Biden, 81, will be coronated at the Democratic National Convention in Chicago in August and it is virtually certain that his Republican general election opponent will be former President Donald Trump, setting up a rematch of the 2020 contest. 

The 81-year-old president cruised through the primary process, encountering only minimal competition by the insurgent campaigns of Rep. Dean Phillips (D-Minn.) and self-help guru Marianne Williamson — neither of whom obtained any delegates this cycle. 

Biden, however, was dealt an embarrassing Super Tuesday loss in the Democratic caucus in American Samoa, where previously unknown candidate Jason Palmer prevailed in the low-turnout contest, winning  three delegates for the convention. 


Joe Biden
Joe Biden now has enough delegates to clinch the Democratic presidential nomination.

The president was also plagued in several state primaries by Democratic voters who opted to mark themselves “uncommitted” rather than vote for the incumbent.

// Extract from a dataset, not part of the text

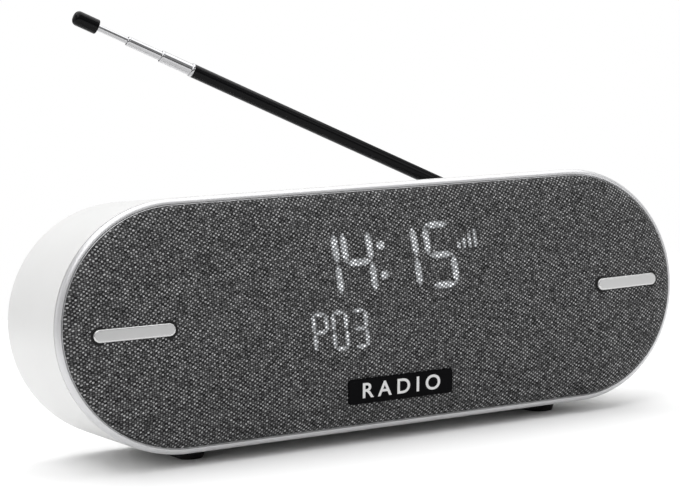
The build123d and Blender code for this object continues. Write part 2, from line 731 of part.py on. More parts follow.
def aerial_cap():
    cap = Cylinder(CAP_R, CAP_LENGTH)
    cap = fillet(cap.edges().group_by(Axis.Z)[-1], 2.2)
    cap = fillet(cap.edges().group_by(Axis.Z)[0], 0.5)
    cap = Pos(ROD_END + CAP_LENGTH / 2, 0, 0) * Rot(0, 90, 0) * cap
    return on_mast(cap - tube(ROD_END - 1, ROD_END + 6.1, ROD_R + 0.01, 0))


# ---------------------------------------------------------------- build and write
def speaker_nodes():
    pieces = {"frame": speaker_frame, "magnet": speaker_magnet, "yoke": speaker_yoke,
              "coil": speaker_coil, "cone": speaker_cone, "dust_cap": speaker_dust_cap,
              "surround": speaker_surround}
    return {f"speaker_{piece}_{name}": make(side)
            for piece, make in pieces.items() for side, name in ((-1, "left"), (1, "right"))}


def button_nodes():
    return {f"button_{name}": button_place(index) * button() for index, name in enumerate(BUTTON_NAMES)}


def nodes():
    made = {
        "housing_shell": housing_shell(),
        "bezel_ring": bezel_ring(),
        "rear_cover": rear_cover(),
        "rear_cover_screws": rear_cover_screws(),
        "foot_left": foot(-1),
        "foot_right": foot(1),
        "trim_bar_left": trim_bar(-1),
        "trim_bar_right": trim_bar(1),
        "badge_plate": badge_plate(),
        "grille_fabric": grille_fabric(),
        "grille_frame": grille_frame(),
        "display_window": display_window(),
        "display_segments": display_segments(),
        "display_reflector": display_reflector(),
        "display_board": display_board(),
        "display_screws": display_screws(),
        "front_baffle": front_baffle(),
        "baffle_screws": baffle_screws(),
        "speaker_screws": speaker_screws(),
        "main_board": main_board(),
        "main_board_parts": main_board_parts(),
        "tuner_can": tuner_can(),
        "main_board_screws": main_board_screws(),
        "dc_socket": dc_socket(),
        "aux_socket": aux_socket(),
        "button_board": button_board(),
        "button_switches": button_switches(),
        "button_board_screws": button_board_screws(),
        "aerial_turret": aerial_turret(),
        "aerial_screw": aerial_screw(),
        "aerial_hinge_pin": aerial_hinge_pin(),
        "aerial_knuckle": aerial_knuckle(),
        "aerial_sleeve": aerial_sleeve(),
        "aerial_lower_tube": aerial_lower_tube(),
        "aerial_upper_tube": aerial_upper_tube(),
        "aerial_rod": aerial_rod(),
        "aerial_cap": aerial_cap(),
    }
    made.update(speaker_nodes())
    made.update(button_nodes())
    return made


os.makedirs("parts", exist_ok=True)
for node, part in nodes().items():
    solids = part if isinstance(part, list) else [part]
    export_step(Compound(children=[solid for piece in solids for solid in piece.solids()]),
                f"parts/{node}.step")
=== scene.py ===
"""Finishes for a tabletop stereo radio: woven front, silver bezel, lit clock, printed keys, bright aerial.

Laid out as an add-on. Sizes are in metres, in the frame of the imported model: +Z up, the cloth faces -Y.
"""

import json
from math import asin, cos, hypot, pi, radians, sin, sqrt

import bmesh
import bpy
from bpy.props import FloatProperty, FloatVectorProperty, IntProperty, PointerProperty, StringProperty
from mathutils import Matrix, Vector

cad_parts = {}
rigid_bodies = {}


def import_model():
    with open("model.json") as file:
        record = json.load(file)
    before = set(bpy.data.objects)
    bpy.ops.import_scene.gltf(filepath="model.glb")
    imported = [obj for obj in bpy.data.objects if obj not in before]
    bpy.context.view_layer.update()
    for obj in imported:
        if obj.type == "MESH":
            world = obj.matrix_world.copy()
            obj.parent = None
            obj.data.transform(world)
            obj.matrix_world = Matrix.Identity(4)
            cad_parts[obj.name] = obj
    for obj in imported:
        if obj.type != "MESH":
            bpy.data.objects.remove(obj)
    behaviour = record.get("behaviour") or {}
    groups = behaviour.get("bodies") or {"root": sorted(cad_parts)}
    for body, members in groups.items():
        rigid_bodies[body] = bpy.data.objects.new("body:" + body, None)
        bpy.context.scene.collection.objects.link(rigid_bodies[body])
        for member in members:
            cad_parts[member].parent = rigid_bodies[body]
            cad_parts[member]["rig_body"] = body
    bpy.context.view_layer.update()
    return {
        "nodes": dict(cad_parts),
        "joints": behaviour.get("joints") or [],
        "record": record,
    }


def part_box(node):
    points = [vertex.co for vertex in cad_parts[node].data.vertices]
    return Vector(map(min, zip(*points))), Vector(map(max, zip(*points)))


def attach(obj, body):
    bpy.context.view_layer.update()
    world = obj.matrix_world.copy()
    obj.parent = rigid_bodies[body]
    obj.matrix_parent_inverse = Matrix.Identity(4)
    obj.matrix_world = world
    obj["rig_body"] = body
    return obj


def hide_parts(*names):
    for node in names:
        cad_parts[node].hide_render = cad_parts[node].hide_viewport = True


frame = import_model()

bl_info = {
    "name": "Tabletop radio finishes",
    "version": (1, 0, 0),
    "blender": (4, 5, 0),
    "location": "View3D > Sidebar > Radio",
    "description": "Builds the cloth, trim, display and printed keys of a tabletop radio on its frame",
    "category": "Object",
}

# ---------------------------------------------------------------- places read from the frame
MM = 0.001
BEZEL_LOW, BEZEL_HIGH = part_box("bezel_ring")
CLOTH_LOW, CLOTH_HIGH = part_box("grille_fabric")
LIP_Y = BEZEL_LOW.y
BEZEL_BACK = BEZEL_HIGH.y - LIP_Y
CENTRE_Z = (BEZEL_LOW.z + BEZEL_HIGH.z) / 2
BODY_R = (BEZEL_HIGH.z - BEZEL_LOW.z) / 2
HALF_RUN = (BEZEL_HIGH.x - BEZEL_LOW.x) / 2 - BODY_R
CLOTH_R = (CLOTH_HIGH.z - CLOTH_LOW.z) / 2
CLOTH_BACK = CLOTH_HIGH.y - LIP_Y
DOME_RISE = LIP_Y - CLOTH_LOW.y
SLOTS = {part["node"]: part["material_slot"] for part in frame["record"]["subparts"]}
JOINTS = {joint["name"]: joint for joint in frame["joints"]}
MAST_FOOT = Vector(JOINTS["aerial_turn"]["pos_m"])
MAST_WAY = Vector(JOINTS["lower_slide"]["axis"])
BUTTONS = [node for node in frame["nodes"] if SLOTS.get(node) == "button_white"]
BUTTONS.sort(key=lambda node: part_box(node)[0].x)


# ---------------------------------------------------------------- what a user would change
def length(name, description, value):
    """A length in metres that a user can change."""
    return FloatProperty(name=name, description=description, default=value,
                         min=0, unit="LENGTH", precision=5)


def colour(name, description, value):
    """A linear RGBA colour that a user can change."""
    return FloatVectorProperty(name=name, description=description, default=value, size=4,
                               min=0, max=1, subtype="COLOR")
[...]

The “uncommitted” campaign served as a protest to Biden’s support for Israel in its war against Hamas and refusal to call for a permanent cease-fire in the conflict. 

“Uncommitted” has thus far racked up 20 delegates for the DNC convention. 

“This is a time of choosing. So let us choose the truth. Let us choose America,” Biden told voters in a hype video released moments after he clinched the nomination.


Biden will almost certainly again face Donald Trump. AP

“Are you ready? Are you ready to defend democracy? Are you ready to defend our freedoms? Are you ready to win this election,” he continued.

On the campaign trail, the president has accused Trump, 77, of attempting to “drag us backwards into the chaos, division, and darkness that defined his term in office.” 

Biden has argued that his predecessor is “driven by grievance and grift,” “focused on his own revenge and retribution” and seeking to “rip away fundamental freedoms like the ability for women to make their own health care decisions.”

Trump, who can clinch the Republican nomination Tuesday with wins in Georgia, Mississippi and Washington, leads Biden in several polls, including in numerous key battleground states. 

A recent survey from the New York Times and Siena College found that Trump, benefitting from a boost in support from black and Hispanic voters, would handily win a rematch against Biden 48% to 43%. 

The poll also showed Trump maintaining 97% of his core supporters who backed his 2020 campaign while picking up 10% of former Biden voters. 

Biden has been mired in record-low approval ratings and has lost significant levels of support among key Democratic voting blocs, including blacks, Hispanics and Muslims, amid concerns over the economy, border security and his handling of the Israel-Hamas war. 

The president, the oldest man to ever serve in the Oval Office, has also been rocked by a scathing Justice Department report that raised doubts about his mental acuity. 

In the report released last month, Special Counsel Robert Hur defended his decision not to charge Biden related to his retention of classified documents after the vice presidency because he would be seen by jurors as an “elderly man with a poor memory.”

A Trump-Biden rematch would be the first replay of a presidential general election contest since 1956, when President Dwight Eisenhower squared off against Adlai Stevenson.